◆ **DIRECTIONS FOR THIS TASK**
Please pull out every line that includes the string "objects".

◆ **RECORDED DATA**
»»
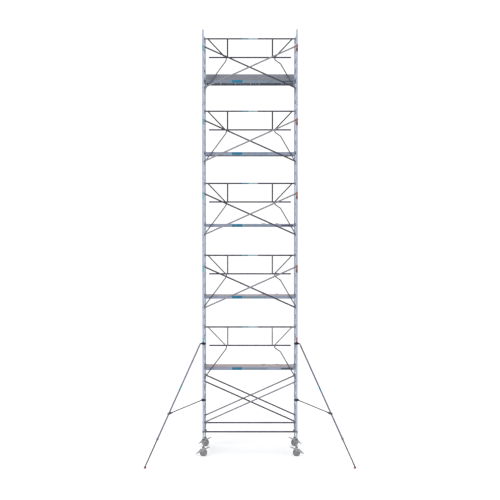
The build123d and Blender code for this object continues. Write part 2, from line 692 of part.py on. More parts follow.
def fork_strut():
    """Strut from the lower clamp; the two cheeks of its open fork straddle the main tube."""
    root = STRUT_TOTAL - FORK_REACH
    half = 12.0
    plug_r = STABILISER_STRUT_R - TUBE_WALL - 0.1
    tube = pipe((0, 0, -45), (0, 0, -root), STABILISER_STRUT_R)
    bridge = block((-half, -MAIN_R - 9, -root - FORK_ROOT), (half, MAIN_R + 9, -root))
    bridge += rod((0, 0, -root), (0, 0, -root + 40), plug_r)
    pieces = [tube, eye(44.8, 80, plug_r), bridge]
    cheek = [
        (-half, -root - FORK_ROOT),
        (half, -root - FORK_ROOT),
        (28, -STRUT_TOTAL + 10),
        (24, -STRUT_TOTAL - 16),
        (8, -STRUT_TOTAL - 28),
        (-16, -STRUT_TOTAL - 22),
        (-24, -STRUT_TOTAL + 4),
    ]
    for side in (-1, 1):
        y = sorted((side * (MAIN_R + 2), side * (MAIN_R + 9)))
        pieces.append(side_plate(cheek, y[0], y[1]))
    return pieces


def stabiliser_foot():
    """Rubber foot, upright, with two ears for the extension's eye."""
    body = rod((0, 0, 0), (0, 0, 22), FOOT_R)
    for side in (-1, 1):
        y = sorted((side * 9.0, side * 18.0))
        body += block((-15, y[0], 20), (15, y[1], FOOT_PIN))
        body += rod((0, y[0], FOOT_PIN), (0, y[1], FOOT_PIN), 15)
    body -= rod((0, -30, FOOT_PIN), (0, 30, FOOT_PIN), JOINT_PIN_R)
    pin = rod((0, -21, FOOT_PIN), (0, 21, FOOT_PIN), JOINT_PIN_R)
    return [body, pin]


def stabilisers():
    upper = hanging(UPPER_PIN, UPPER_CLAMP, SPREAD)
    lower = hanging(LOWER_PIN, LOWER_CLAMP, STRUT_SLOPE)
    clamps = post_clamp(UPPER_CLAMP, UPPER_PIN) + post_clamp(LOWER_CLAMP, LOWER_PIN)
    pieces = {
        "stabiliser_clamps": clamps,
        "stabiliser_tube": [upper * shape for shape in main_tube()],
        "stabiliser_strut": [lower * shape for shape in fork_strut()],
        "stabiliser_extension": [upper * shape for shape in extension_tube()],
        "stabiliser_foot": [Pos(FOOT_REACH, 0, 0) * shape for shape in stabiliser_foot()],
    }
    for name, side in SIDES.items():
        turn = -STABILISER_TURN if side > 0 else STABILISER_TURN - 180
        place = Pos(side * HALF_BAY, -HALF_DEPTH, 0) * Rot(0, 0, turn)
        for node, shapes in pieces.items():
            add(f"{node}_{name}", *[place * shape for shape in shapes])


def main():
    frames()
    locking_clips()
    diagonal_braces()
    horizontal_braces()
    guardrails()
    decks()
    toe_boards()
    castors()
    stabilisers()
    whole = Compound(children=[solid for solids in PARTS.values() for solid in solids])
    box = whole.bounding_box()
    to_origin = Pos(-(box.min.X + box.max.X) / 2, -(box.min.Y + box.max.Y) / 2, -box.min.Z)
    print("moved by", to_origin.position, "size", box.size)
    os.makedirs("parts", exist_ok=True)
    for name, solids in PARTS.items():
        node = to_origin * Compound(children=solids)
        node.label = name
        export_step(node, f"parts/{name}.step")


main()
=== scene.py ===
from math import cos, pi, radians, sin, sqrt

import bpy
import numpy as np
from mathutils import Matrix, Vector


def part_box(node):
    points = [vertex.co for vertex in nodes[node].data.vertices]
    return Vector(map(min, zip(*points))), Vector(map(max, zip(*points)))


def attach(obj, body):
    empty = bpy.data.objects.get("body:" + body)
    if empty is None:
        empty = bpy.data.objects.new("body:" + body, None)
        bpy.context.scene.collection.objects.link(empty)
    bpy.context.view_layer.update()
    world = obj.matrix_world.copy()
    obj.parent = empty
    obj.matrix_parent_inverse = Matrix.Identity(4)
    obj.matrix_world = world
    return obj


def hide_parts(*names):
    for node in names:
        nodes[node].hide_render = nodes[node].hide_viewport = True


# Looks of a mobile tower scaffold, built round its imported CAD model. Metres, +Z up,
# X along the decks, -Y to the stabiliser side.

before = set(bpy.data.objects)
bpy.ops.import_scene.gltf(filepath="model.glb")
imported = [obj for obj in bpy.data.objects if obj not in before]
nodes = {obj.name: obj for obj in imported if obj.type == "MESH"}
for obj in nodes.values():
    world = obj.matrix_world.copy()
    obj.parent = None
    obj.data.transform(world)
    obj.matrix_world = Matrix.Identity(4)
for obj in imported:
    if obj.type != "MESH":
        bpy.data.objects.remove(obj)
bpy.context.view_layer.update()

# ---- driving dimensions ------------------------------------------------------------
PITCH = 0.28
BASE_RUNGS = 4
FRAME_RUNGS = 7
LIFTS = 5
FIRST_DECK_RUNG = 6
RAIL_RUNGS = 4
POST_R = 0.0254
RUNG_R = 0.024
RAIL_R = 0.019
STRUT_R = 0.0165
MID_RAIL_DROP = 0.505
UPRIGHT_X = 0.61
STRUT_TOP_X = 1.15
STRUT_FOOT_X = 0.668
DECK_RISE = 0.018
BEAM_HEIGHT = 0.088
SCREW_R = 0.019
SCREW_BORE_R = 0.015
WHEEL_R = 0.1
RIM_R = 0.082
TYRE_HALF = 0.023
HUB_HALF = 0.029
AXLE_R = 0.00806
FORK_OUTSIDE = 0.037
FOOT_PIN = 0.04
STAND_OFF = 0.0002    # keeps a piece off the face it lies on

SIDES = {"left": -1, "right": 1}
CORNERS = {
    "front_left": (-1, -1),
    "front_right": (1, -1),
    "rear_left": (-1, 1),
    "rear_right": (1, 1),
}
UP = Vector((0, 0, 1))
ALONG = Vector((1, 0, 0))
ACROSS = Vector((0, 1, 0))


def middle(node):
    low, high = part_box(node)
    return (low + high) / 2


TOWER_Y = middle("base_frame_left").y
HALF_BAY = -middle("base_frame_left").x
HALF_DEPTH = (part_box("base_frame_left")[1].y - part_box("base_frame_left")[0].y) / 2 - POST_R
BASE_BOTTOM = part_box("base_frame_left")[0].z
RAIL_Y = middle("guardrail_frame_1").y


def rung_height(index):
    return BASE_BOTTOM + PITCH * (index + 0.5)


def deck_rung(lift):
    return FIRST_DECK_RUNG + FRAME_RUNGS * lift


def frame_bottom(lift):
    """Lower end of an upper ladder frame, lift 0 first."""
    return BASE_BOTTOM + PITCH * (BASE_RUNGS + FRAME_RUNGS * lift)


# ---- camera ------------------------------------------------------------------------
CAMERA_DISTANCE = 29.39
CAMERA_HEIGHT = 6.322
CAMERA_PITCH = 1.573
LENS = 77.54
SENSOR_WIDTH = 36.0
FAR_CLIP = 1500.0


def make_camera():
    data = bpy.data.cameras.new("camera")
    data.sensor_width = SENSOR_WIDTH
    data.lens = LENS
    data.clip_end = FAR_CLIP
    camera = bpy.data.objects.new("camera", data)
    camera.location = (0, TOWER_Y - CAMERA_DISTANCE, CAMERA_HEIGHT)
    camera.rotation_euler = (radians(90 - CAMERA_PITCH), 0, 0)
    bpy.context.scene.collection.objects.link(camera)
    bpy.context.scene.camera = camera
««
◆ **WRITTEN ANSWER**
    empty = bpy.data.objects.get("body:" + body)
        empty = bpy.data.objects.new("body:" + body, None)
        bpy.context.scene.collection.objects.link(empty)
before = set(bpy.data.objects)
imported = [obj for obj in bpy.data.objects if obj not in before]
        bpy.data.objects.remove(obj)
    camera = bpy.data.objects.new("camera", data)
    bpy.context.scene.collection.objects.link(camera)